Bakanlık ve Başbakanlık dönemi Suriye politikası hakkında açıklamalarda bulunan Davutoğlu, olayların Suriye'ye sıçramaması için mücadele ettiklerini iddia etti.

AKP hükümetinin başta Suriye olmak üzere sınır komşularıyla yürüttüğü kötü ilişkilerin mimarlarından Gelecek Partisi Genel Başkanı Ahmet Davutoğlu, Suriye politikasını savundu.

Daha önce Beşar Esad yönetiminin aylar içinde yıkılacağını savunan, radikal örgütlere destek olan ve Suriye’nin parçalanmasına neden olan politikaların mimarı Davutoğlu, kendi döneminde Suriye’de izlenen dış politikaya ilişkin açıklamalarda bulundu.

Davutoğlu, “Suriye ile Türkiye arasındaki sınırları, vizeleri kaldırmıştık 2010’da. Gaziantep ile Halep arasında hızlı tren hattı düşünüyorduk. Biz Suriye’yi karıştırmadık, bütün Ortadoğu’da bir fırtına koptu. Türkiye’nin Suriye’ye dönük hiçbir olumsuz gündemi olmadı” dedi.

Tunus’ta başlayan olayların Suriye’ye sıçramaması için çaba gösterdiklerini iddia eden Davutoğlu, “Tunus’ta bir genç kendini yaktı ve bütün Arap dünyası karıştı. Ortadoğu’daki otoriter rejimlere karşı halk ayaklandı. Bunun Suriye’ye bulaşmaması için çok gayret ettik. Aman kendi halkınıza karşı şiddet kullanmayın dedik. Ama tanklarla şehirlere girdiler” ifadelerini kullandı.

Görev yaptığı dönem mezhepçi söylemleriyle öne çıkan ve IŞİD’lilere “öfkeli gençler” diyen Davutoğlu, bu sefer Alevilere yönelik sıcak mesajlar vermeye çalıştı.

Davutoğlu şunları söyledi:

Sadece acılardan oluşan bir tarihi hatırlarsak, yeni acılara zemin teşkil ederiz. İstiklal Harbi’nde, Çanakkale’de, Sünnilerle Aleviler, dedelerle imamlar birlikte omuz omuza verdiler.

Katmanlar oluşturmayalım, birbirinden duvarlarla ayrılmış mahalleler oluşturmayalım, birbirimizi tanıyalım, sevelim. Bunun acılarını zaten asırlarca bu topraklar çekti, bunları bir daha yaşamamak için birbirimizin dünyasına nüfuz edelim.

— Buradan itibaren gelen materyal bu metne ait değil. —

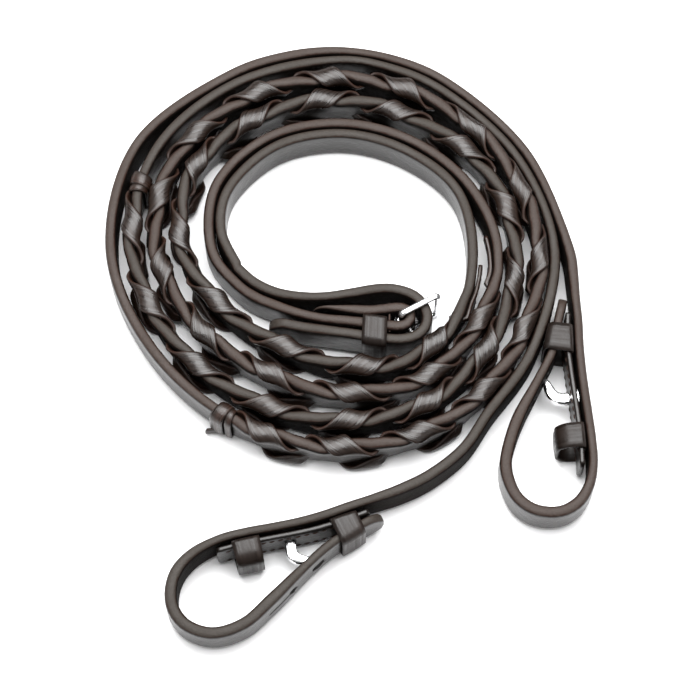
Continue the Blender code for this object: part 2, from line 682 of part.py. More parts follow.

Alevi vatandaşlarımız ve kanaat önderlerimizle toplandığımızda şunu söyledim: Aleviler de Sünniliği öğrensin, Sünniler de Aleviliği öğrensin. Biz yan yanayız, komşuyuz.

Türkiye’de öyle bir sekülerizm anlayışı var ki, sanki insanların dini kültürden arınmadan entelektüel olamayacakları gibi bir anlayış var.

Diyanet İşleri Başkanlığı’nın daha özerk bir yapıya kavuşturulması gerektiğini savunuyorum.

Din dünyada hiçbir toplumda kültürün dışında bir alan değildir. Batıda İncil’den bir beyit okuyamayan tek bir sosyal bilimler akademisyeni yoktur.